In the United States, as in many countries, the single biggest source of electricity is also the dirtiest: Domestic coal-fired plants produced 1.45 billion metric tons of CO2 in 2012, according to Environmental Protection Agency data, equal to about 305 million cars. That’s more than 67 percent of the power sector’s total carbon emissions, even though coal accounts for just 37 percent of the energy mix. Put another way, coal-burning power plants in America alone exceed the total carbon emissions of Central and South America.
Limiting emissions could also have benefits beyond slowing climate change: A study released this week by public health researchers at Harvard and Syracuse universities found that controlling the amount of carbon released by power plants also cut down on emissions of toxic pollutants like sulfur dioxide and mercury, which contribute to asthma, heart disease, and other serious health impacts—not to mention that sulfur dioxide causes acid rain.
America’s carbon emissions have declined from their 2007 peak, and last fall the EPA issued rules for power plants that could prevent many (or any) new coal plants from being built. (For the time being, thanks to the fracking boom, cheap natural gas has made construction of new coal plants unlikely for economic reasons.) With the new rule, the EPA is looking to fill in the deepest part of America’s carbon footprint.
How big an effect will this have?
The rules require the power sector to cut emissions 30 percent from 2005 levels by 2030.
Does the EPA have legal authority to do this?
Yes. Based on the 2007 Supreme Court case Massachusetts v. EPA, the EPA has had the authority to treat greenhouse gases as dangerous pollutants, enabling it to use the Clean Air Act to place limits on them. More specifically, the 2011 Supreme Court case American Electric Power v. Connecticut found that the EPA has the authority to regulate carbon pollution from power plants.
That doesn’t mean legal challenges aren’t lining up already, from coal industry groups, the U.S. Chamber of Commerce, state Republican attorneys general, and others. “I’m ready to get it over with,” says Paul Bailey, vice president for federal affairs at the American Coalition for Clean Coal Electricity (ACCCE). “I want to see what this looks like, and whether it’s something we’ll have to push back hard on.”

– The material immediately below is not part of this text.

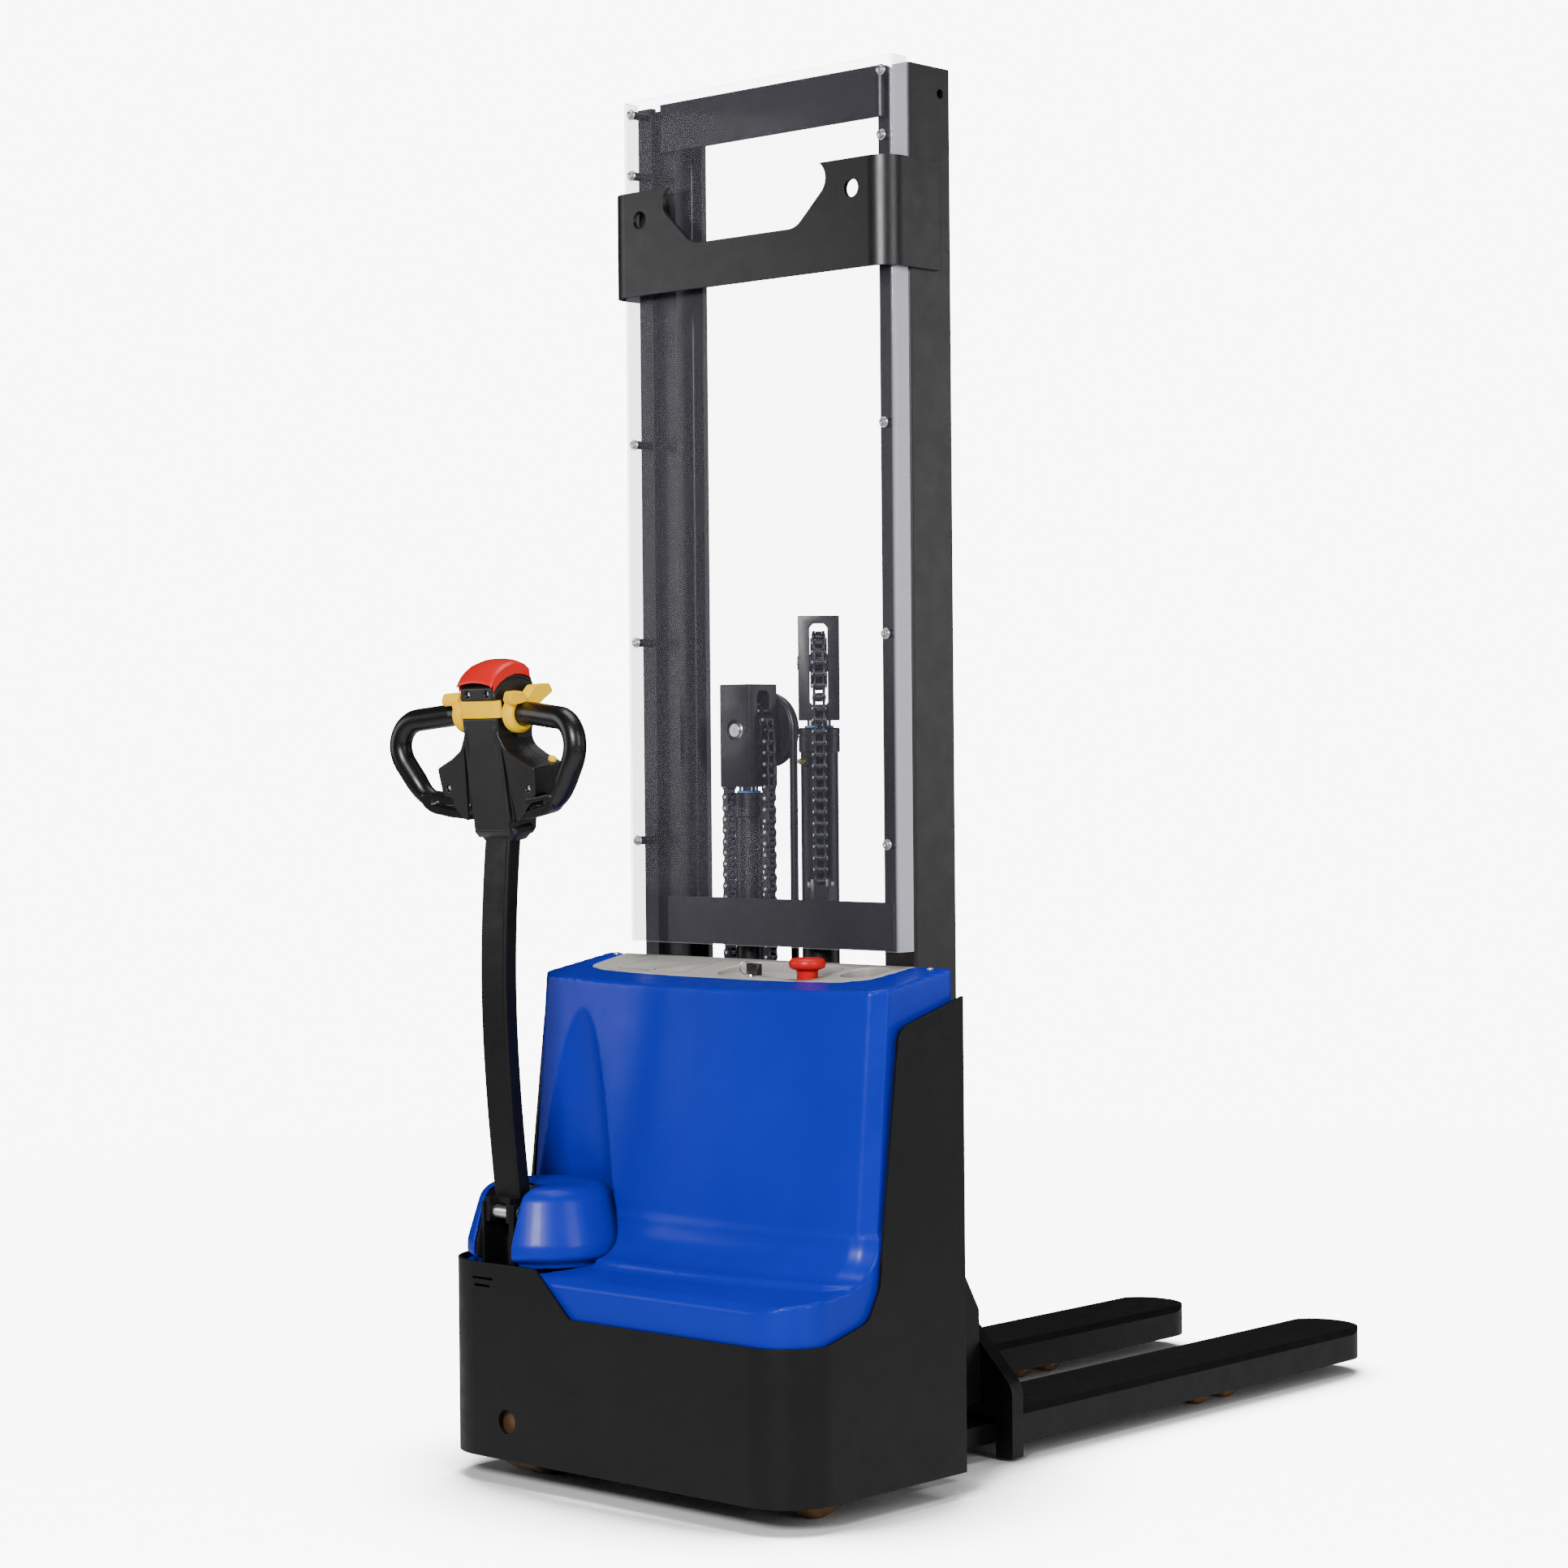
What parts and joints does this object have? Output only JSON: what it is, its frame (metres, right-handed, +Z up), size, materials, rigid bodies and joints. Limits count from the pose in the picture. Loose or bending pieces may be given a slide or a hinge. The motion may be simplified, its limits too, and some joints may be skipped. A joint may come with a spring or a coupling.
{
  "type": "walkie stacker",
  "caption": "Pedestrian pallet stacker with offset tiller, telescopic mast behind a clear guard, chain lift cylinders and forks over straddle legs.",
  "frame": {"origin": "on the floor under the centre of the whole machine's bounding box at rest; the truck's own centreline is the plane x = 0.04825 m and the chassis rear face is y = -0.8705 m", "axes": "+Z up, +Y towards the fork tips, +X to the machine's right as seen from behind the tiller"},
  "size_m": [0.8931, 1.8083, 2.308],
  "materials": {
    "chassis_black": "fine textured powder coat",
    "cover_blue": "satin moulded blue",
    "dash_grey": "fine grained moulding",
    "mast_black": "satin black enamel",
    "clear_window": "clear polycarbonate",
    "zinc": "zinc plated",
    "black_plastic": "grained moulded plastic",
    "grip_rubber": "soft touch",
    "red_plastic": "smooth",
    "yellow_plastic": "smooth",
    "chain_steel": "oiled steel",
    "chromed_rod": "hard chrome",
    "cast_black": "painted casting",
    "drive_tread": "cream polyurethane on an iron hub",
    "roller_tread": "amber polyurethane",
    "battery_case": "plain moulding",
    "heatsink": "finned extrusion",
    "hose_rubber": "smooth hose"
  },
  "bodies": {
    "root": {"chassis_skirt": "chassis_black", "chassis_frame": "chassis_black", "rear_cover": "cover_blue", "dash_panel": "dash_grey", "outer_mast_channels": "mast_black", "mast_guard": "mast_black", "mast_window": "clear_window", "window_spacers": "black_plastic", "window_screws": "zinc", "support_legs": "chassis_black", "lift_barrel_left": "mast_black", "battery_blocks": "battery_case", "motor_controller": "heatsink", "hydraulic_unit": "cast_black", "steering_bearing": "chain_steel", "chain_left_fixed": "chain_steel", "hose_fixed": "hose_rubber"},
    "steering": {"drive_gearbox": "cast_black", "drive_motor": "cast_black", "steer_hood": "cover_blue", "tiller_bracket": "chassis_black", "tiller_pin": "zinc", "gas_spring": "chassis_black"},
    "traction_wheel": {"drive_wheel": "drive_tread"},
    "tiller": {"tiller_tube": "chassis_black", "tiller_collar": "black_plastic", "handle_housing": "black_plastic", "handle_grips": "grip_rubber", "handle_band": "yellow_plastic"},
    "travel_switches": {"travel_switch": "yellow_plastic"},
    "belly_pad": {"belly_button": "red_plastic"},
    "lift_key": {"lift_button": "yellow_plastic"},
    "lower_key": {"lower_button": "yellow_plastic"},
    "caster_swivel": {"caster_fork": "zinc"},
    "caster_roll": {"caster_wheel": "roller_tread"},
    "roller_left_rear": {"load_roller_left_rear": "roller_tread"},
    "roller_left_front": {"load_roller_left_front": "roller_tread"},
    "roller_right_rear": {"load_roller_right_rear": "roller_tread"},
    "roller_right_front": {"load_roller_right_front": "roller_tread"},
    "left_rod": {"piston_rod_left": "chromed_rod", "lift_head_left": "mast_black"},
    "left_sheave": {"chain_wheel_left": "chain_steel"},
    "hose_sheave": {"hose_pulley": "black_plastic"},
    "inner_mast": {"inner_mast_channels": "mast_black", "inner_top_cross": "mast_black", "inner_lower_cross": "mast_black", "lift_barrel_right": "mast_black", "chain_right_fixed": "chain_steel", "chain_left_moving": "chain_steel", "hose_moving": "hose_rubber"},
    "right_rod": {"piston_rod_right": "chromed_rod", "lift_head_right": "mast_black"},
    "right_sheave": {"chain_wheel_right": "chain_steel"},
    "carriage": {"load_carriage": "chassis_black", "fork_left": "chassis_black", "fork_right": "chassis_black", "chain_right_moving": "chain_steel"},
    "key": {"ignition_key": "zinc"},
    "stop_button": {"emergency_stop": "red_plastic"},
    "tray_lid": {"dash_lid": "dash_grey"}
  },
  "joints": [
    {"name": "steer", "type": "hinge", "parent": "root", "child": "steering", "pos_m": [-0.21375, -0.7445, 0.284], "axis": [0, 0, 1], "range_deg": [-90, 90]},
    {"name": "drive_roll", "type": "hinge", "parent": "steering", "child": "traction_wheel", "pos_m": [-0.21375, -0.7445, 0.11], "axis": [1, 0, 0], "continuous": true},
    {"name": "tiller_tilt", "type": "hinge", "parent": "steering", "child": "tiller", "pos_m": [-0.21375, -0.8405, 0.443], "axis": [1, 0, 0], "range_deg": [0, 80], "stiffness_Nm_per_rad": 30, "springref_deg": -20.05},
    {"name": "travel_twist", "type": "hinge", "parent": "tiller", "child": "travel_switches", "pos_m": [-0.21375, -0.85533, 1.25892], "axis": [1, 0, 0], "range_deg": [-25, 25], "stiffness_Nm_per_rad": 0.8},
    {"name": "belly_press", "type": "slide", "parent": "tiller", "child": "belly_pad", "axis": [0, 0.1668, -0.986], "range_m": [0, 0.005], "stiffness_N_per_m": 900, "springref_m": -0.004},
    {"name": "lift_press", "type": "slide", "parent": "tiller", "child": "lift_key", "axis": [0, -0.986, -0.1668], "range_m": [0, 0.003], "stiffness_N_per_m": 500, "springref_m": -0.001},
    {"name": "lower_press", "type": "slide", "parent": "tiller", "child": "lower_key", "axis": [0, -0.986, -0.1668], "range_m": [0, 0.003], "stiffness_N_per_m": 500, "springref_m": -0.001},
    {"name": "caster_turn", "type": "hinge", "parent": "root", "child": "caster_swivel", "pos_m": [0.34825, -0.7405, 0.13], "axis": [0, 0, 1], "continuous": true},
    {"name": "caster_spin", "type": "hinge", "parent": "caster_swivel", "child": "caster_roll", "pos_m": [0.34825, -0.7125, 0.05], "axis": [1, 0, 0], "continuous": true},
    {"name": "spin_left_rear", "type": "hinge", "parent": "root", "child": "roller_left_rear", "pos_m": [-0.15675, 0.4215, 0.037], "axis": [1, 0, 0], "continuous": true},
    {"name": "spin_left_front", "type": "hinge", "parent": "root", "child": "roller_left_front", "pos_m": [-0.15675, 0.5075, 0.037], "axis": [1, 0, 0], "continuous": true},
    {"name": "spin_right_rear", "type": "hinge", "parent": "root", "child": "roller_right_rear", "pos_m": [0.25325, 0.4215, 0.037], "axis": [1, 0, 0], "continuous": true},
    {"name": "spin_right_front", "type": "hinge", "parent": "root", "child": "roller_right_front", "pos_m": [0.25325, 0.5075, 0.037], "axis": [1, 0, 0], "continuous": true},
    {"name": "left_ram", "type": "slide", "parent": "root", "child": "left_rod", "axis": [0, 0, 1], "range_m": [0, 0.8], "deforming": ["chain_left_fixed", "hose_fixed"]},
    {"name": "inner_mast_lift", "type": "slide", "parent": "left_rod", "child": "inner_mast", "axis": [0, 0, 1], "range_m": [0, 0.8], "deforming": ["chain_left_moving", "hose_moving"]},
    {"name": "left_sheave_spin", "type": "hinge", "parent": "left_rod", "child": "left_sheave", "pos_m": [-0.05875, -0.4095, 1.23], "axis": [0, 1, 0], "range_deg": [-1010, 10]},
    {"name": "hose_sheave_spin", "type": "hinge", "parent": "left_rod", "child": "hose_sheave", "pos_m": [-0.05875, -0.361, 1.23], "axis": [0, 1, 0], "range_deg": [-790, 10]},
    {"name": "right_ram", "type": "slide", "parent": "inner_mast", "child": "right_rod", "axis": [0, 0, 1], "range_m": [0, 0.8], "deforming": ["chain_right_fixed"]},
    {"name": "carriage_lift", "type": "slide", "parent": "right_rod", "child": "carriage", "axis": [0, 0, 1], "range_m": [0, 0.8], "deforming": ["chain_right_moving"]},
    {"name": "right_sheave_spin", "type": "hinge", "parent": "right_rod", "child": "right_sheave", "pos_m": [0.09825, -0.4045, 1.341], "axis": [0.7431, 0.6691, 0], "range_deg": [-10, 1010]},
    {"name": "key_turn", "type": "hinge", "parent": "root", "child": "key", "pos_m": [0.07425, -0.5505, 0.82], "axis": [0, 0, 1], "range_deg": [-90, 0]},
    {"name": "stop_press", "type": "slide", "parent": "root", "child": "stop_button", "axis": [0, 0, -1], "range_m": [0, 0.005]},
    {"name": "lid_open", "type": "hinge", "parent": "root", "child": "tray_lid", "pos_m": [-0.13875, -0.485, 0.843], "axis": [-1, 0, 0], "range_deg": [0, 50]}
  ],
  "couplings": [
    {"joint": "inner_mast_lift", "follows": "left_ram", "ratio": 1},
    {"joint": "left_sheave_spin", "follows": "left_ram", "rad_per_m": -21.739},
    {"joint": "hose_sheave_spin", "follows": "left_ram", "rad_per_m": -16.949},
    {"joint": "carriage_lift", "follows": "right_ram", "ratio": 1},
    {"joint": "right_sheave_spin", "follows": "right_ram", "rad_per_m": 21.739}
  ]
}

The key legal question is whether the courts will validate the EPA’s approach of including “outside-the-fence” measures (see below) in its assessment of how much a state can be expected to cut emissions. Bailey says the Clean Air Act doesn’t provide for anything except regulations on the plants themselves, so the EPA can’t set a standard that requires states to do anything else. But environmentalists Doniger and Ceronsky argue that because the power system is, in fact, a system with many moving pieces, there’s no legal reason why regulators and utility companies should look just at power plants and ignore things like efficiency standards and the overall energy mix.